Many people would use the blessings Mr. Stein has received for pure monetary gain. While he seems to have done some of that (this is, after all, America) he has focused the most important gifts he has -- his time and attention -- where they are needed most: on a child who might have otherwise gone unfathered. This book is squarely about how, when, and why Ben Stein and his wife adopted a young boy named Tommy -- and, more particularly, how Mr. Stein came to appreciate the joy and responsibility of fatherhood.

Mr. Stein readily admits his youthful mistake of revelling in self-absorption, but allows the reader to journey with him through as he comes to a realization that many parents miss. That is, "quality time" with children is too often a dodge for parents who put their own emotional needs ahead of the precious child they brought into this world. He advocates for "quantities" of time over the oft-cited "quality time."

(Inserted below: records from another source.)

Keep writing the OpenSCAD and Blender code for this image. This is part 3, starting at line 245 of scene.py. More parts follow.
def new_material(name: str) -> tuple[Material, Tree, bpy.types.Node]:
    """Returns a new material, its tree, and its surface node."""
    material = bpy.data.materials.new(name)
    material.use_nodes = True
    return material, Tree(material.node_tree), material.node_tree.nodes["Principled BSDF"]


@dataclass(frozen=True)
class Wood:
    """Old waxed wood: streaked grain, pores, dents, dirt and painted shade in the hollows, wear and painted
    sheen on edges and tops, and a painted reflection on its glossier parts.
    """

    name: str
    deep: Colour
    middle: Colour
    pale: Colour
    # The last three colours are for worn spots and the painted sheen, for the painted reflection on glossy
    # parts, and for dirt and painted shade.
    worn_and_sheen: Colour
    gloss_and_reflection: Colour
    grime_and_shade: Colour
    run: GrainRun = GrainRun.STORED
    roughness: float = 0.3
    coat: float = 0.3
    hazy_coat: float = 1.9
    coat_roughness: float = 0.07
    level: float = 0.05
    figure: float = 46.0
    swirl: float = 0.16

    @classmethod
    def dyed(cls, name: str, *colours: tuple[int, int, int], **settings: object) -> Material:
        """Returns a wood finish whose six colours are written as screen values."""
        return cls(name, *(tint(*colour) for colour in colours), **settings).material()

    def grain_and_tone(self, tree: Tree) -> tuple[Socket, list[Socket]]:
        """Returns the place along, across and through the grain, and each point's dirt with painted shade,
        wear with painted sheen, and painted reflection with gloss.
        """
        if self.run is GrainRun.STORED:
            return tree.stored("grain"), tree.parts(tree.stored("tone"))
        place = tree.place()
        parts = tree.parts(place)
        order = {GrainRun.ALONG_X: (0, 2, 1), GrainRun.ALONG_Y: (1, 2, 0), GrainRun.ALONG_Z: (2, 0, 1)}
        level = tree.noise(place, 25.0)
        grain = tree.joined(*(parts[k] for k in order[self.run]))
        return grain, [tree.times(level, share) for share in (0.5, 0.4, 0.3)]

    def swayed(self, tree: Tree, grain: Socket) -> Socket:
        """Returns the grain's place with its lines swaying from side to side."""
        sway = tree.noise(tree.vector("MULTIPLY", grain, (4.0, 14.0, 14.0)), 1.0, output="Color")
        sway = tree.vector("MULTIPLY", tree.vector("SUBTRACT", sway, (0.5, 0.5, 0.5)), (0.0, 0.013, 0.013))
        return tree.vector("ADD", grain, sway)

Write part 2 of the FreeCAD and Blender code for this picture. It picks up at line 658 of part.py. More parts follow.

Ben Stein makes the powerful case that should be (but is sadly not) self-evident -- young children need to be with their parents as much as possible. The foundation of parent-child bonding over thousands of hours of play, talk, and other interaction is the salve needed for some of our society's deepest wounds -- increased crime rates, more divorces, and weaker family bonds.

If you are a parent, want to be a parent, or love a parent, "Tommy and Me" is the perfect book. Mr. Stein's aggressive advocacy for the parent-child bond is tempered with humor, insight, and self-deprecation.

Bravo, Ben Stein.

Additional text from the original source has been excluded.